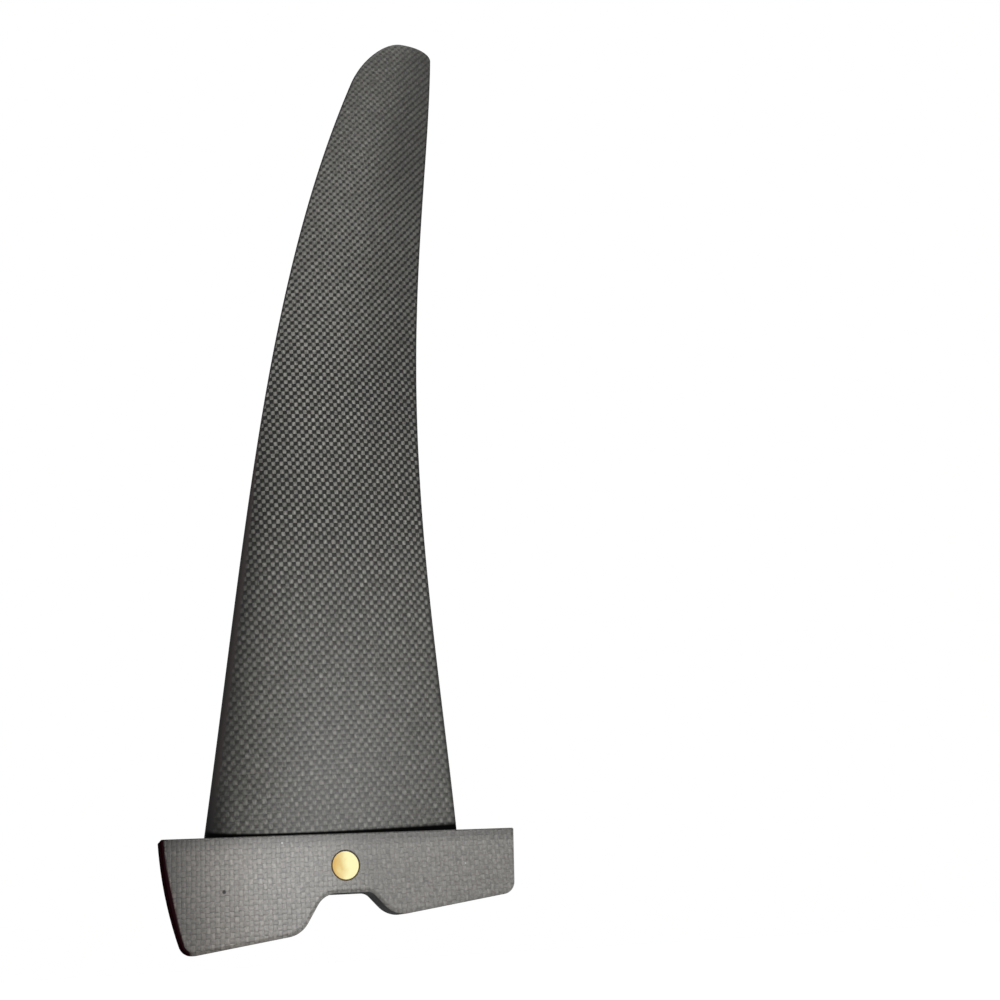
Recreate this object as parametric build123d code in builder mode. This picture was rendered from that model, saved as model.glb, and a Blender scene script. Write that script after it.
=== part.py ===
...
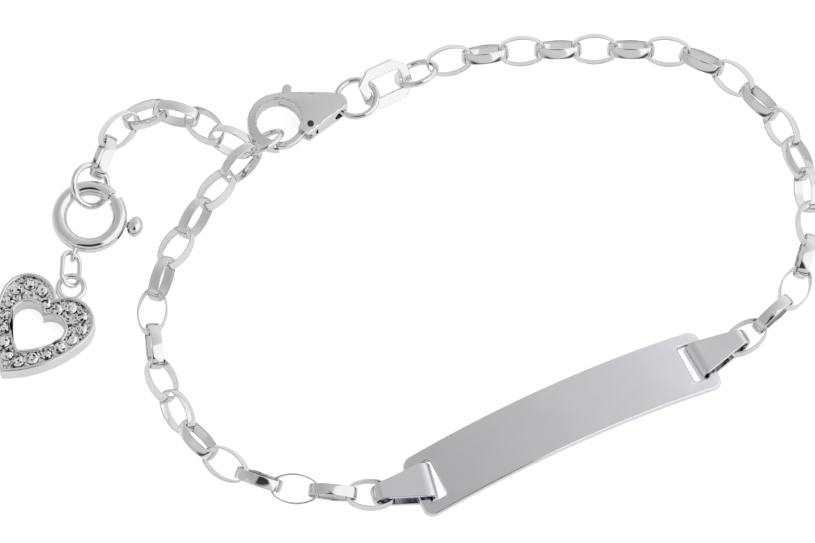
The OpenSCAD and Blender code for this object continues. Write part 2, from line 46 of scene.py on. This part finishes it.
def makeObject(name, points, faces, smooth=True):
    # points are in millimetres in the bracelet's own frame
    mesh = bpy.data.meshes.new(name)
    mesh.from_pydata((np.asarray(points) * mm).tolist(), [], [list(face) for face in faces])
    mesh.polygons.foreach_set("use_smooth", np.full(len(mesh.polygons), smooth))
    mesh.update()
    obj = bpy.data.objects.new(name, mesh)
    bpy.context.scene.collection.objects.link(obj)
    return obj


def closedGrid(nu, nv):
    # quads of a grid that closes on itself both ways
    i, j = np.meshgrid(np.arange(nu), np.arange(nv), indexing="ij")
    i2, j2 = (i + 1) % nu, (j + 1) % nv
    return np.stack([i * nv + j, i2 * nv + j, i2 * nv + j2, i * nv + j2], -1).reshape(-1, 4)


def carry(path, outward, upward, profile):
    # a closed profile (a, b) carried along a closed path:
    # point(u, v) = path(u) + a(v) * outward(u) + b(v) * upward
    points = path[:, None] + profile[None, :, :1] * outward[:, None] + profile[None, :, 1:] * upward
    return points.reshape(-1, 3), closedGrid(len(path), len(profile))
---
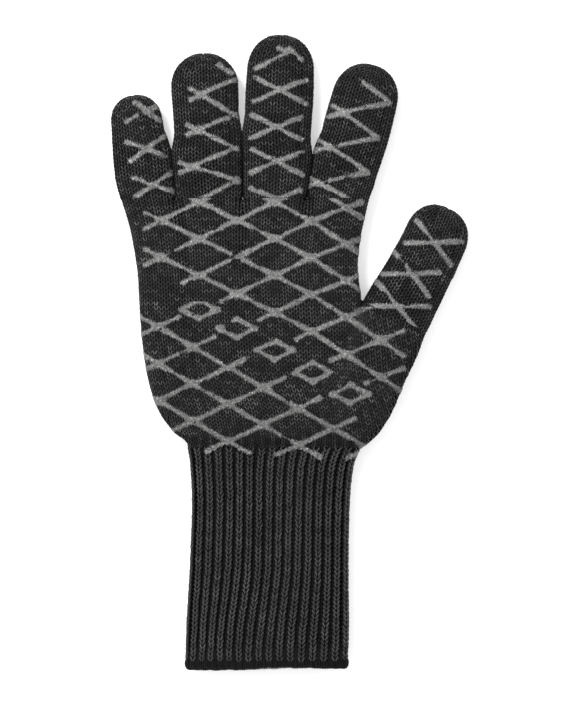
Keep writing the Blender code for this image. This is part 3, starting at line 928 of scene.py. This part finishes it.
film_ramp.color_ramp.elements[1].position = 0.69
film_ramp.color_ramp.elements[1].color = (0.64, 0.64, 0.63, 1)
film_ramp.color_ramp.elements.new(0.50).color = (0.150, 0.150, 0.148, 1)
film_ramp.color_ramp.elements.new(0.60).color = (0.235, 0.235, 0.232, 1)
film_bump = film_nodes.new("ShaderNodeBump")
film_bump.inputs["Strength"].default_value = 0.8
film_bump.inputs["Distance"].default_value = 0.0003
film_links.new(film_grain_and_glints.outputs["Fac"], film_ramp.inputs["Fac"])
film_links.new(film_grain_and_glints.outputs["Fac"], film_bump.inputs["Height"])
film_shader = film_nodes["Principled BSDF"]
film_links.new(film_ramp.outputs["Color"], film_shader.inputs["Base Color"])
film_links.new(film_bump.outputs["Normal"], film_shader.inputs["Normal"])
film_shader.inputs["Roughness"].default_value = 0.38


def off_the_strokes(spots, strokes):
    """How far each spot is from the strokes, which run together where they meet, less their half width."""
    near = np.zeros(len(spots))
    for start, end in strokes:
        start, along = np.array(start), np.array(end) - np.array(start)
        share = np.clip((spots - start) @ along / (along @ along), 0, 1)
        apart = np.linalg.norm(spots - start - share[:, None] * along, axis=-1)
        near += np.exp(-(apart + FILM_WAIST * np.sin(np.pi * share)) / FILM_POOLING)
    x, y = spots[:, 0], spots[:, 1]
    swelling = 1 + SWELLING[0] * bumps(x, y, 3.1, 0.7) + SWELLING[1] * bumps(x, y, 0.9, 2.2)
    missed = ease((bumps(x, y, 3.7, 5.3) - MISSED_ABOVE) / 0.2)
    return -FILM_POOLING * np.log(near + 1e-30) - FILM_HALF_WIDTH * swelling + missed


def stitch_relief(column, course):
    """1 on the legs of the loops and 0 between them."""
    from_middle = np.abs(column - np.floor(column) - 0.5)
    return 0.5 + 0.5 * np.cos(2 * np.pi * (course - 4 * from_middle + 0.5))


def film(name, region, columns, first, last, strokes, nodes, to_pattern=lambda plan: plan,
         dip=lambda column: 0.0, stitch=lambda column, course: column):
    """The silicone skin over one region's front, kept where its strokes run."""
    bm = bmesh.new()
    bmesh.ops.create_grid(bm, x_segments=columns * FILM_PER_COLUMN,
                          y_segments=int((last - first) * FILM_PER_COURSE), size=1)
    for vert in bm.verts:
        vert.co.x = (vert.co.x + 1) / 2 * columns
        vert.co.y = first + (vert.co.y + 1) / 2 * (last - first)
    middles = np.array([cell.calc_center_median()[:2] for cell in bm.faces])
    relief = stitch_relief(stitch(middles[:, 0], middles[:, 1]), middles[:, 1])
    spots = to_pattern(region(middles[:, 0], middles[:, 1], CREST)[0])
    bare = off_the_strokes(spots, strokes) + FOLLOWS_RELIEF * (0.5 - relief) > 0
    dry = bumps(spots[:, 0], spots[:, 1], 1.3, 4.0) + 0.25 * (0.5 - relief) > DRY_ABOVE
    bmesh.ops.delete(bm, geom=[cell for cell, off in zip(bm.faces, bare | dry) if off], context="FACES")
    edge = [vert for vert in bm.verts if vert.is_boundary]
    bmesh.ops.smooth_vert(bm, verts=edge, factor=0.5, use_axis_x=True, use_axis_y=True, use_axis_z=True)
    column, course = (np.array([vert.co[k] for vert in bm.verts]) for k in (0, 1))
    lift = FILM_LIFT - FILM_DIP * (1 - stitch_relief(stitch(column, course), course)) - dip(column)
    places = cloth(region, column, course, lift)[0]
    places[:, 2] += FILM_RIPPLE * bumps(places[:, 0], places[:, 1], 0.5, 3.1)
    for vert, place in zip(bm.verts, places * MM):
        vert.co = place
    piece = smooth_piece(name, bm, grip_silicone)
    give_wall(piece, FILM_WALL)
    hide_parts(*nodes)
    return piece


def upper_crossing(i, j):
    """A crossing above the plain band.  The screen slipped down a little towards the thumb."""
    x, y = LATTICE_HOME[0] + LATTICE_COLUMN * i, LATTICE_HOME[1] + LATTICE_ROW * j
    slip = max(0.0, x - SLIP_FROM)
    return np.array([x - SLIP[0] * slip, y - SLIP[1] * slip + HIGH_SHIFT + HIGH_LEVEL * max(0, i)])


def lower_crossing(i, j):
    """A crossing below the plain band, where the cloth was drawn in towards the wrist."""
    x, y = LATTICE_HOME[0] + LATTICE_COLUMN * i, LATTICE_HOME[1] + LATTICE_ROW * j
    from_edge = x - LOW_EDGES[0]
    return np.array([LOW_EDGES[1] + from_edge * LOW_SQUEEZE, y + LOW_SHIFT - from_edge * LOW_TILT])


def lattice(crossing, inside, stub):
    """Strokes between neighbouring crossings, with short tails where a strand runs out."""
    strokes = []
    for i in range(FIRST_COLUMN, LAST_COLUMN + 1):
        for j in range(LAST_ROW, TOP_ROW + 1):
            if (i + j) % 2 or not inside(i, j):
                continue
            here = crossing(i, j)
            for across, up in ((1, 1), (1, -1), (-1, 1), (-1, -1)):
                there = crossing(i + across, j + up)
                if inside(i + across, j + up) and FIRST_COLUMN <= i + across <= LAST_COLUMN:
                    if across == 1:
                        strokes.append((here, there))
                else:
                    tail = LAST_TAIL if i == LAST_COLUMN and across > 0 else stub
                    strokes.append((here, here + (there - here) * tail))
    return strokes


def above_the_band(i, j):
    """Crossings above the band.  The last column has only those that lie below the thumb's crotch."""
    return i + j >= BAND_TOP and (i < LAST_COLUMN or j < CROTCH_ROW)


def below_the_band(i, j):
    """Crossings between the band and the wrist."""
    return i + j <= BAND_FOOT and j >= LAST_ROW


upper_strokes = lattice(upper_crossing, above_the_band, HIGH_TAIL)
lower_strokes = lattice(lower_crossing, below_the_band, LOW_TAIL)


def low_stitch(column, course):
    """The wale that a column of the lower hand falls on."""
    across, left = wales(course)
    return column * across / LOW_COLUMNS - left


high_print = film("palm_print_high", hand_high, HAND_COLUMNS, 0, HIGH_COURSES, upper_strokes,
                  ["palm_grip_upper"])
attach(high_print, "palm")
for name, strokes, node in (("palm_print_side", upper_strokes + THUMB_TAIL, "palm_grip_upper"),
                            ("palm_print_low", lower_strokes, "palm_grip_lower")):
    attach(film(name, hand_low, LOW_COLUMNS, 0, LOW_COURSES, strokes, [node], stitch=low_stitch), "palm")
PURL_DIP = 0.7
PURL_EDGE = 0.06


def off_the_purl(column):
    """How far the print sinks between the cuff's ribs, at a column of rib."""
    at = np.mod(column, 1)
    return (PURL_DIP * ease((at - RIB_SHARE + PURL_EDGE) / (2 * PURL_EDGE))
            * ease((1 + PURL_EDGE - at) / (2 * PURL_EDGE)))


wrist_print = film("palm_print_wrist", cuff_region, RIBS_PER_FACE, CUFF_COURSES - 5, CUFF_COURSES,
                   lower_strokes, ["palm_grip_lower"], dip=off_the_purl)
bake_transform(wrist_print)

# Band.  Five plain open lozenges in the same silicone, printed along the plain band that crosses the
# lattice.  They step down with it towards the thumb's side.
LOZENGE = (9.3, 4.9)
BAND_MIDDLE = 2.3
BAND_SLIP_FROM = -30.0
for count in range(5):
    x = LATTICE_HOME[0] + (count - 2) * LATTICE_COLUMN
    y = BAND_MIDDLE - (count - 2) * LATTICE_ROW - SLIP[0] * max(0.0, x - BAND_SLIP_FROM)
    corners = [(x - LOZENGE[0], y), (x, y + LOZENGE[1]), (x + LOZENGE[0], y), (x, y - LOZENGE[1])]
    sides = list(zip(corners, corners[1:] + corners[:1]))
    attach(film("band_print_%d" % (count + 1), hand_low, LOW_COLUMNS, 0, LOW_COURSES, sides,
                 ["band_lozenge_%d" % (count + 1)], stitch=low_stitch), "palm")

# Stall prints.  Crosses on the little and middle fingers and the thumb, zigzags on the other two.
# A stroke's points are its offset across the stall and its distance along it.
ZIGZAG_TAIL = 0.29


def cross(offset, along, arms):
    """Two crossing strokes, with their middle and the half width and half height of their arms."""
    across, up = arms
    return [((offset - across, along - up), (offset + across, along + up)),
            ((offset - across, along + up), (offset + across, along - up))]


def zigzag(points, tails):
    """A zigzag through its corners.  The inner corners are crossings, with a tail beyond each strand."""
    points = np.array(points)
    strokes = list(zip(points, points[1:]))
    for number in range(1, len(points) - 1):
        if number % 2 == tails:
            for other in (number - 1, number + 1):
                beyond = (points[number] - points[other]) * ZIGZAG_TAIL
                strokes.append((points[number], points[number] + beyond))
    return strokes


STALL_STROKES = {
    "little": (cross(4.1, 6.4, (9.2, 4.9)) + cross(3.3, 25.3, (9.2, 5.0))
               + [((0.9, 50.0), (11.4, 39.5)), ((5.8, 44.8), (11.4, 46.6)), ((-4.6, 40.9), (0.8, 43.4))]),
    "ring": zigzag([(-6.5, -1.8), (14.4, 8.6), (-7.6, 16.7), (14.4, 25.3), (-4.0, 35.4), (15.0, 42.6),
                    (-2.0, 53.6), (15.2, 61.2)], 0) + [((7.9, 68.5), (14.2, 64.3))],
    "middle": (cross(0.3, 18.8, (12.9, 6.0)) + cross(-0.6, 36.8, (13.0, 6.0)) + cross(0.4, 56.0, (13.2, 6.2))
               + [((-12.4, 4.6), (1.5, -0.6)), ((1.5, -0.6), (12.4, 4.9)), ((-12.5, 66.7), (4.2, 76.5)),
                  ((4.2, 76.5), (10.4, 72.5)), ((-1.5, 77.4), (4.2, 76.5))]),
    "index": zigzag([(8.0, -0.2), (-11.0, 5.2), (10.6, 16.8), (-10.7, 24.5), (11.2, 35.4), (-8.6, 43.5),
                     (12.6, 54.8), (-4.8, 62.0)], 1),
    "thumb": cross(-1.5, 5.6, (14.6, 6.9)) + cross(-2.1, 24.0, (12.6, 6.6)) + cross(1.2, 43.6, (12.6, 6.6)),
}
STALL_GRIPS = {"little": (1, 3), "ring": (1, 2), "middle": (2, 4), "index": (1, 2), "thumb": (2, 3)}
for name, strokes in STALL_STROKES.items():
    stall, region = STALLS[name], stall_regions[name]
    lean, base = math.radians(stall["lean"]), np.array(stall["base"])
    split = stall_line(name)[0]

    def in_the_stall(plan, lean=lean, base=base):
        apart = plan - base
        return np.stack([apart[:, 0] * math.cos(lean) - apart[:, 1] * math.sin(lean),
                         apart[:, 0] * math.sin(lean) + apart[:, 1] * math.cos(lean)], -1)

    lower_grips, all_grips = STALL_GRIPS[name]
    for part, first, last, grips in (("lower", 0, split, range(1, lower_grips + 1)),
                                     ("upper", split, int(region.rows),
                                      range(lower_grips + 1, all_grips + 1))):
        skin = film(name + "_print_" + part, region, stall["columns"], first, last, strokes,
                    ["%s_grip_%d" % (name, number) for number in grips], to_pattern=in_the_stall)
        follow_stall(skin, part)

→ **Exercise aim**: From the records above, give again exactly the lines running from the line with "hide_parts(*nodes)" to the line with "return np.array([x - SLIP[0]", inclusive.

→ **Result**:
    hide_parts(*nodes)
    return piece


def upper_crossing(i, j):
    """A crossing above the plain band.  The screen slipped down a little towards the thumb."""
    x, y = LATTICE_HOME[0] + LATTICE_COLUMN * i, LATTICE_HOME[1] + LATTICE_ROW * j
    slip = max(0.0, x - SLIP_FROM)
    return np.array([x - SLIP[0] * slip, y - SLIP[1] * slip + HIGH_SHIFT + HIGH_LEVEL * max(0, i)])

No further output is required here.